KISS AND DON’T TELL: TIMOR-LESTE IN THE VENICE BIENNALE

Maria Madeira is the artist representing Timor-Leste at the 60th International Venice Biennale. Timor-Leste’s inaugural pavilion coincides with the country’s 25th anniversary of independence. Commissioned by the Ministry of Youth, Sports, Arts and Culture, Democratic Republic of Timor-Leste and curated by Professor Natalie King OAM.

KISS AND DON’T TELL: TIMOR-LESTE IN THE VENICE BIENNALE

Madeira is one of Timor-Leste’s most significant contemporary visual artists working internationally, yet her practice is deeply embedded in local traditions, concerns and histories. For the Venice Biennale, Madeira presents Kiss and Don’t Tell, a new site-specific installation utilizing local materials such as tais (traditional textile), betelnut, earth and pigments. Her performative installation draws on the collective memories of her foremothers.

 

Responding to the Venice Biennale’s overarching theme Stranieri Ovunque—Foreigners Everywhere, curated by Adriano Pedrosa, Madeira imbues her work with her lived experience of displacement, having grown up in a refugee camp in Portugal with her mother. Kiss and Don’t Tell melds tenderness and trauma with the intimacy of a kiss. Madeira adeptly binds ancestral influences, traditional crafts with contemporary concerns for the plight of the voiceless.

 

During the opening days of the 60th Venice Biennale, Madeira kissed the walls with lipstick markings while singing traditional songs from her village in the Indigenous language Tetun. She sang a haunting Timorese song Ina Lou, literally meaning “Dear Mother Earth.” It is a spiritual mourning song known from the youngest generation to the oldest members of society with lyrics that refer to the cycle of birth and the journey of life and death.

 

An act of resistance, survival and resilience, Madeira’s cultural activism pays homage to the women of Timor-Leste and the suffering of women globally. She offers solace and a murmur of hope and healing.

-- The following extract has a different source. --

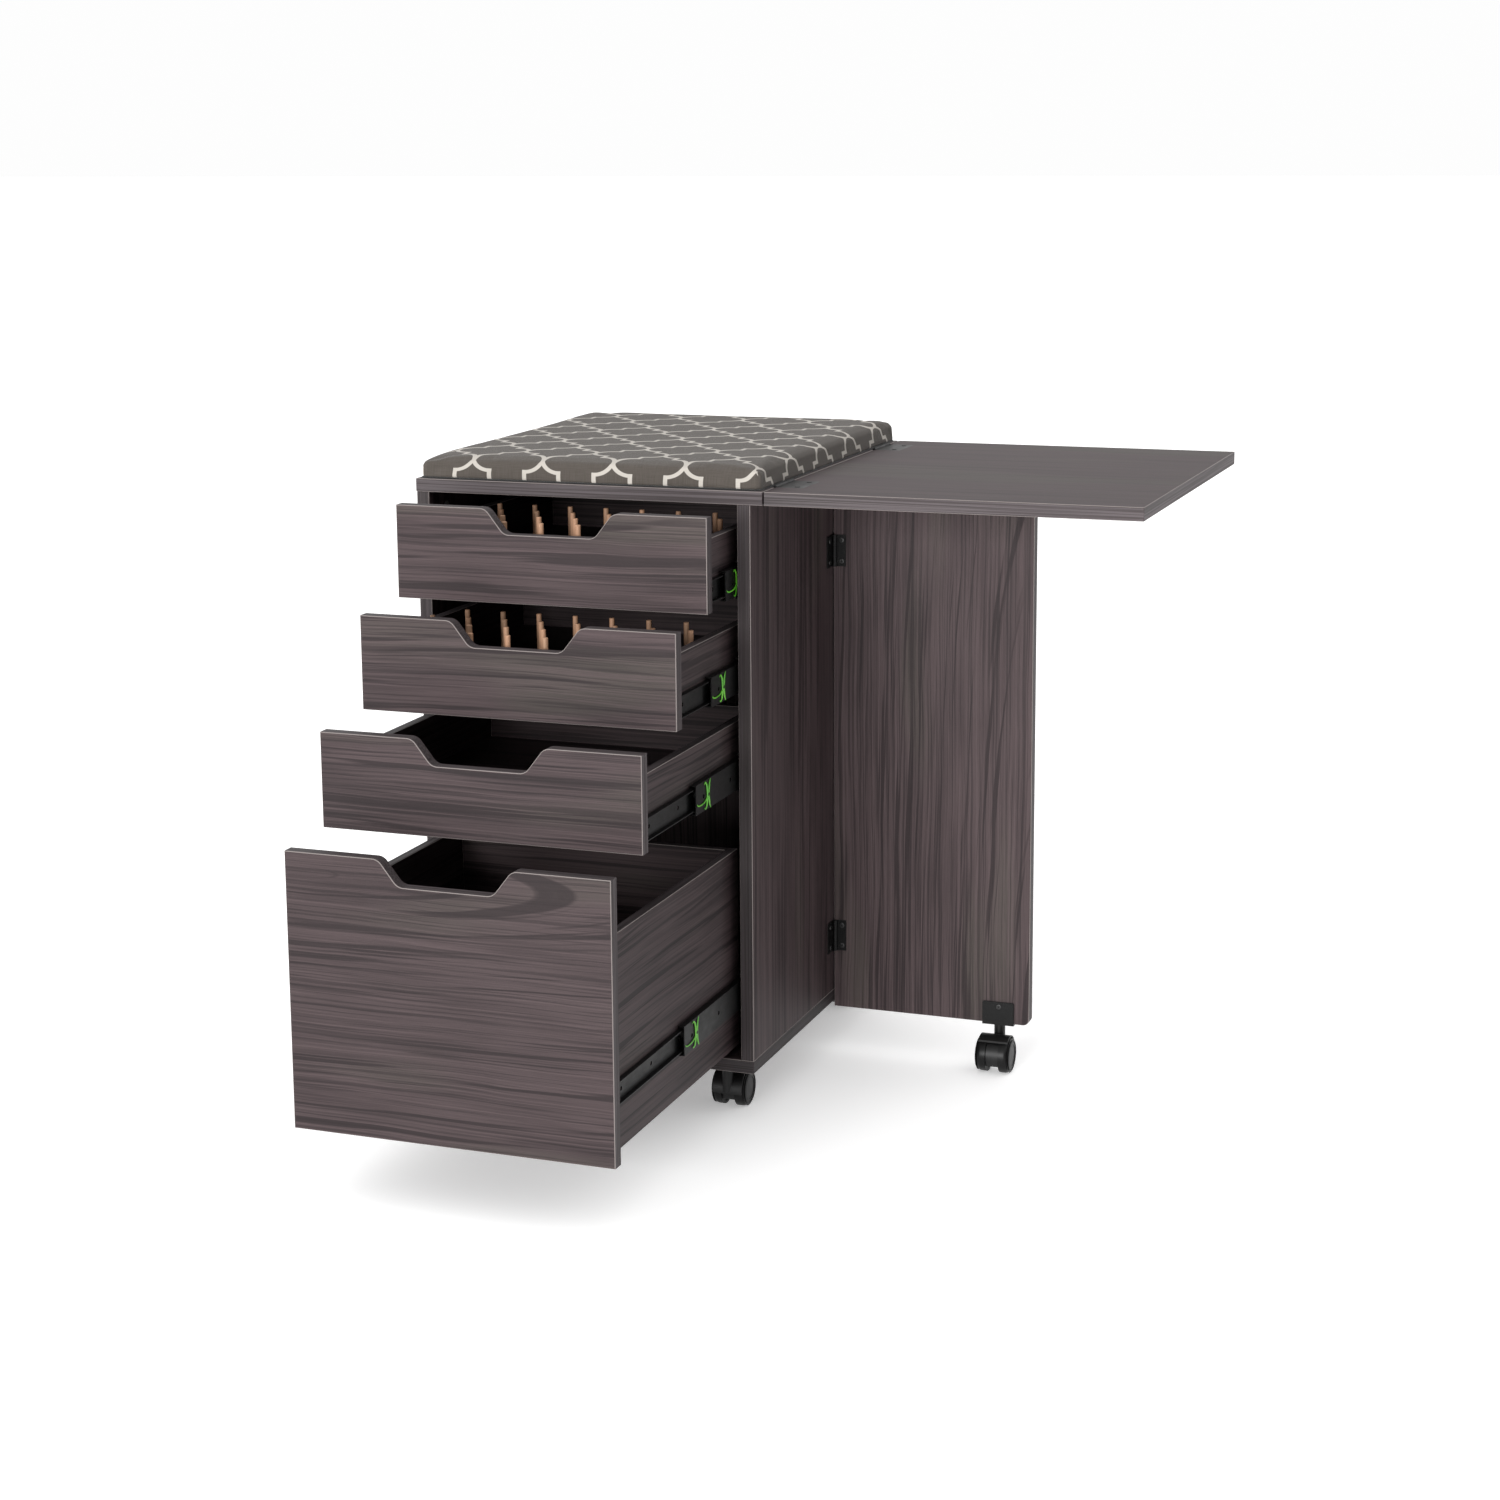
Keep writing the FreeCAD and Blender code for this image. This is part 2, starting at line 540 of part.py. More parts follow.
def screw_head(place, direction):
    """Shallow domed head that sits on a plate."""
    base = Vec(*place)
    head = Part.makeCylinder(SCREW_HEAD, SCREW_PROUD, base, Vec(*direction))
    rim = [edge for edge in head.Edges if (edge.CenterOfMass - base).Length > SCREW_PROUD * 0.9]
    return head.makeChamfer(SCREW_PROUD / 2, rim[:1])


def hinge_screws():
    """Screw heads on the fixed plates, then on the gate's plates, then on the leaf's plates."""
    fixed, gate, leaf = [], [], []
    for z in GATE_HINGE_Z:
        for offset in (-GATE_HINGE_HEIGHT / 3, GATE_HINGE_HEIGHT / 3):
            y = GATE_AXIS[1] - (GATE_HINGE_FIXED + GATE_KNUCKLE) / 2
            fixed.append(screw_head((X_RIGHT + HINGE_SHEET, y, z + offset), (1, 0, 0)))
            x = GATE_AXIS[0] + (GATE_HINGE_MOVING + GATE_KNUCKLE) / 2
            gate.append(screw_head((x, Y_GATE - HINGE_SHEET, z + offset), (0, -1, 0)))
    for y in LEAF_HINGE_Y:
        for offset in (-LEAF_HINGE_LENGTH / 3, LEAF_HINGE_LENGTH / 3):
            leaf.append(screw_head((X_SEAM + LEAF_HINGE_WIDTH * 0.7, y + offset, Z_TOP), (0, 0, 1)))
    return fixed, gate, leaf


def build_hinges():
    gate = [gate_hinge(z) for z in GATE_HINGE_Z]
    leaf = [leaf_hinge(y) for y in LEAF_HINGE_Y]
    fixed_screws, gate_screws, leaf_screws = hinge_screws()
    export("gate_hinge_fixed_plates", [hinge[0] for hinge in gate] + fixed_screws)
    export("gate_hinge_moving_plates", [hinge[1] for hinge in gate] + gate_screws)
    export("leaf_hinge_fixed_plates", [hinge[0] for hinge in leaf])
    export("leaf_hinge_moving_plates", [hinge[1] for hinge in leaf] + leaf_screws)
    export("hinge_pins", [hinge[2] for hinge in gate + leaf])


# ---- gate leg ---------------------------------------------------------------------
def gate_panel():
    blank = box((X_GATE, Y_GATE, Z_GATE_LOW), (X_GATE_END, Y_GATE + BOARD, Z_GATE_HIGH))
    corner = [edge for edge in blank.Edges
              if edge.BoundBox.XMin > X_GATE_END - 1 and edge.BoundBox.ZMax < Z_GATE_LOW + 1
              and edge.BoundBox.YLength > BOARD - 1]
    panel = blank.makeFillet(GATE_CORNER, corner)
    face_edges = [edge for edge in panel.Edges if edge.BoundBox.YLength < 0.01]
    panel = panel.makeChamfer(EASE, face_edges)
    stem = (X_RIGHT + GATE_CASTER, Y_GATE + BOARD / 2)
    bore_low = (stem[0], stem[1], Z_GATE_LOW - 1)
    bore_high = (stem[0], stem[1], Z_GATE_LOW + STEM_LENGTH + 1)
    return panel.cut(rod(STEM_RADIUS + 2 * END_GAP, bore_low, bore_high))


def gate_bracket():
    """U-shaped caster bracket that hugs the gate's lower edge, and its two screws."""
    x = X_RIGHT + GATE_CASTER
    half = BRACKET_WIDTH / 2
    outer_low = (x - half, Y_GATE - BRACKET_SHEET, Z_GATE_LOW - BRACKET_SHEET)
    outer_high = (x + half, Y_GATE + BOARD + BRACKET_SHEET, Z_GATE_LOW + BRACKET_HEIGHT)
    inner_low = (x - half - 1, Y_GATE, Z_GATE_LOW)
    inner_high = (x + half + 1, Y_GATE + BOARD, Z_GATE_LOW + BRACKET_HEIGHT + 1)
    block = box(outer_low, outer_high)
    corners = [edge for edge in block.Edges if edge.BoundBox.XLength < 0.01 and edge.BoundBox.ZLength < 0.01]
    uprights = [edge for edge in corners if edge.BoundBox.ZMin > Z_GATE_LOW + BRACKET_HEIGHT - 1]
    block = block.makeFillet(2.0, uprights)
    stem_y = Y_GATE + BOARD / 2
    bore = rod(STEM_RADIUS + RUNNING, (x, stem_y, Z_GATE_LOW - BRACKET_SHEET - 1), (x, stem_y, Z_GATE_LOW + 1))
    bracket = block.cut(box(inner_low, inner_high)).cut(bore)
    z_screw = Z_GATE_LOW + BRACKET_HEIGHT - 6
    front = screw_head((x + 1, Y_GATE - BRACKET_SHEET, z_screw), (0, -1, 0))
    rear = screw_head((x + 1, Y_GATE + BOARD + BRACKET_SHEET, z_screw), (0, 1, 0))
    return [bracket, front, rear]


# ---- casters ----------------------------------------------------------------------
def caster_plate(x, y):
    half = PLATE_SIZE / 2
    plate = box((x - half, y - half, Z_BOTTOM - PLATE_SHEET), (x + half, y + half, Z_BOTTOM))
    uprights = [edge for edge in plate.Edges if edge.BoundBox.ZLength > PLATE_SHEET / 2]
    plate = plate.makeFillet(5.0, uprights)
    return plate.cut(rod(STEM_RADIUS + RUNNING, (x, y, Z_BOTTOM - PLATE_SHEET - 1), (x, y, Z_BOTTOM + 1)))


def caster_plate_screws(x, y):
    reach = PLATE_SIZE / 2 - 7
    screws = []
    for dx in (-reach, reach):
        for dy in (-reach, reach):
            screws.append(screw_head((x + dx, y + dy, Z_BOTTOM - PLATE_SHEET), (0, 0, -1)))
    return screws


def caster_fork(x, y, z_seat, trail):
    """Housing, cover and neck as one moulding, with its axle. trail is +1 to the rear, -1 to the front."""
    y_axle = y + trail * TRAIL
    half = HOUSING_WIDTH / 2
    housing = rod(HOUSING_RADIUS, (x - half, y_axle, Z_AXLE), (x + half, y_axle, Z_AXLE))
    cover_half = COVER_WIDTH / 2
    outer = rod(COVER_RADIUS, (x - cover_half, y_axle, Z_AXLE), (x + cover_half, y_axle, Z_AXLE))
    inner_radius = COVER_RADIUS - COVER_SHEET
    inner = rod(inner_radius, (x - cover_half - 1, y_axle, Z_AXLE), (x + cover_half + 1, y_axle, Z_AXLE))
    cover = outer.cut(inner)
    away = y_axle + trail * COVER_RADIUS * 0.55
    near = y_axle - trail * (COVER_RADIUS + 1)
    ys = sorted((near, away))
    keep = box((x - COVER_WIDTH, ys[0], Z_AXLE - 2), (x + COVER_WIDTH, ys[1], Z_AXLE + COVER_RADIUS + 1))
    cover = cover.common(keep)
    bridge_ys = sorted((y_axle - trail * 6, y_axle + trail * 6))
    z_bridge = Z_AXLE + inner_radius + 0.5
    bridge = box((x - half, bridge_ys[0], Z_AXLE + 10), (x + half, bridge_ys[1], z_bridge))
    neck = rod(NECK_RADIUS, (x, y, Z_AXLE), (x, y, z_seat - END_GAP))
    wheel_space = WHEEL_RADIUS + 0.4
    for side in (-1, 1):
        start = (x + side * half, y_axle, Z_AXLE)
        end = (x + side * (half + 2 * WHEEL_WIDTH), y_axle, Z_AXLE)
        neck = neck.cut(rod(wheel_space, start, end))
    stem = rod(STEM_RADIUS, (x, y, z_seat - 1), (x, y, z_seat + STEM_LENGTH))
    body = housing.fuse([cover, bridge, neck, stem])
    low_cut_low = (x - COVER_WIDTH, y_axle - COVER_RADIUS, 0)
    low_cut_high = (x + COVER_WIDTH, y_axle + COVER_RADIUS, Z_AXLE - HOUSING_RADIUS + 8)
    body = body.cut(box(low_cut_low, low_cut_high))
    reach = WHEEL_OFFSET + WHEEL_WIDTH - 2
    axle = rod(AXLE_RADIUS, (x - reach, y_axle, Z_AXLE), (x + reach, y_axle, Z_AXLE))
    return [body.removeSplitter().cut(axle), axle]


def caster_wheels(x, y, trail):
    """The twin wheels, each with a rounded tread edge and a blind bore on the axle."""
    y_axle = y + trail * TRAIL
    wheels = []
    for side in (-1, 1):
        start = (x + side * WHEEL_OFFSET, y_axle, Z_AXLE)
        end = (x + side * (WHEEL_OFFSET + WHEEL_WIDTH), y_axle, Z_AXLE)
        wheel = rod(WHEEL_RADIUS, start, end)
        x_outer = x + side * (WHEEL_OFFSET + WHEEL_WIDTH)
        rim = [edge for edge in wheel.Edges
               if abs(edge.CenterOfMass.x - x_outer) < 0.01 and edge.BoundBox.ZLength > 1]
        wheel = wheel.makeFillet(5.0, rim)
        x_blind = x + side * (WHEEL_OFFSET + WHEEL_WIDTH - 2 + END_GAP)
        bore = rod(AXLE_RADIUS + RUNNING, (x, y_axle, Z_AXLE), (x_blind, y_axle, Z_AXLE))
        wheels.append(wheel.cut(bore))
    return wheels


def build_casters():
    names = ["front_left", "front_right", "rear_left", "rear_right"]
    trails = [1, 1, 1, 1]
    plates, screws = [], []
    for name, trail, (x, y) in zip(names, trails, caster_places()):
        plates.append(caster_plate(x, y))
        screws.extend(caster_plate_screws(x, y))
        export("caster_%s_fork" % name, caster_fork(x, y, Z_BOTTOM - PLATE_SHEET, trail))
        export("caster_%s_wheels" % name, caster_wheels(x, y, trail))
    export("caster_plates", plates + screws)
    x = X_RIGHT + GATE_CASTER
    y = Y_GATE + BOARD / 2
    export("caster_gate_fork", caster_fork(x, y, Z_GATE_LOW - BRACKET_SHEET, -1))
    export("caster_gate_wheels", caster_wheels(x, y, -1))


# ---- pad --------------------------------------------------------------------------
def pad_base():
    inset = PAD_INSET + PAD_BASE_INSET
    low = (X_TOP_LEFT + inset, Y_FRONT + inset, Z_TOP)
    high = (X_TOP_RIGHT - inset, Y_TOP_REAR - inset, Z_TOP + PAD_BASE)
    return box(low, high)


def pad_cushion():
    low = (X_TOP_LEFT + PAD_INSET, Y_FRONT + PAD_INSET, Z_TOP + PAD_BASE)
    high = (X_TOP_RIGHT - PAD_INSET, Y_TOP_REAR - PAD_INSET, Z_TOP + PAD_BASE + PAD_CUSHION)
    blank = box(low, high)
    upper = [edge for edge in blank.Edges if edge.BoundBox.ZMin > Z_TOP + PAD_BASE + 1]
    return blank.makeFillet(PAD_ROUND, upper)


# ---- build ------------------------------------------------------------------------
def build():
    os.makedirs("parts", exist_ok=True)
    export("side_panel_left", [side_panel(X_LEFT, X_IN_LEFT)])
    export("side_panel_right", [side_panel(X_IN_RIGHT, X_RIGHT)])
    export("bottom_panel", [bottom_panel()])
    export("back_panel", [back_panel()])
    export("top_panel", [top_panel()])
    export("cam_fasteners", [cam(place, CAM_RADIUS, CAM_DEPTH) for place in cam_places()])
    outer_members = []
    for number, z_low in enumerate(front_bottoms(), start=1):
        build_drawer(number, z_low, outer_members)
    export("slide_outer_members", outer_members)
    build_hinges()
    export("leaf_panel", [leaf_panel()])
    export("gate_panel", [gate_panel()])
    export("gate_caster_bracket", gate_bracket())
    build_casters()
    export("pad_base", [pad_base()])
    export("pad_cushion", [pad_cushion()])


build()
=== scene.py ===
# %% [markdown]
# # A rolling sewing cabinet with an unfolded work leaf
# This lesson dresses a finished CAD model. The boards, slides, hinges and casters arrive as fixed meshes, and we
# give them their surfaces. Soft things and small worked details are modelled here. Everything is in metres: the
# floor is z = 0, the drawers open towards -Y, and the leaf lies towards +X.

# %% Load the fixed frame
import math

import bpy
from mathutils import Matrix, Vector


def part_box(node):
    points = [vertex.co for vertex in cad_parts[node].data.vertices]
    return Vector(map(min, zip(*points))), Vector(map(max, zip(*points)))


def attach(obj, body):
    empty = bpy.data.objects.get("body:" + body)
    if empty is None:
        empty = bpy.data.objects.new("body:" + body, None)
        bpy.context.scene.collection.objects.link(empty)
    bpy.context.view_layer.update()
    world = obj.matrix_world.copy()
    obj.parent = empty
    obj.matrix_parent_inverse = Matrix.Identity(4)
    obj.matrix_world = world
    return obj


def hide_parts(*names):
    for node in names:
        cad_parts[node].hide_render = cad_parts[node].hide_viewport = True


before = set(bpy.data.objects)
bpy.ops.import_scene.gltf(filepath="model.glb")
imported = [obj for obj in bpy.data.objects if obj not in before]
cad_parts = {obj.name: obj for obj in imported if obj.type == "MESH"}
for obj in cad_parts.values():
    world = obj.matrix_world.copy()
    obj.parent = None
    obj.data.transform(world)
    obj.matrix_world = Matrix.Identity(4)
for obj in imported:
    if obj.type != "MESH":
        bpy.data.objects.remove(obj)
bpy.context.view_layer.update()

MM = 0.001
X_AXIS, Y_AXIS, Z_AXIS = 0, 1, 2

# %% [markdown]
# ## Camera
# A long lens from the front right, a little above the work surface. The height, distance and turn were settled
# so that the leaf's far edge still shows as a thin strip. Blender cameras look along their own -Z, so we build
# the three axes of the view ourselves and put them in a matrix.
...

Maria Madeira was born in the village of Geno in the Ermera region of Timor-Leste. The Portugese Air Force evacuated her from Timor in 1976 during the Indonesian invasion. She spent most of the following eight years in a refugee camp run by the Red Cross on the outskirts of Lisbon in Portugal and migrated with her family to Australia in August 1983.

 

Over the years, she obtained several academic qualifications. She graduated with a B.A. Fine Arts (Visual Arts) Degree from Curtin University, Perth in 1991. Two years later she received a Graduate Diploma of Education (Major in art) from the same university. In 1996, she obtained her second degree, a B.A. in Political Science from Murdoch University. In 2019, she completed a Doctor of Philosophy in Art from Curtin University, Australia.

 

Between 1996 and 2000, she worked in Western Australia as a high school art teacher, visual artist and cultural advisor for several arts and cultural organizations. Between 2000-2004, she returned to Timor-Leste to contribute to the recovery, rebuilding and redevelopment of Timor-Leste, the newest nation in Asia.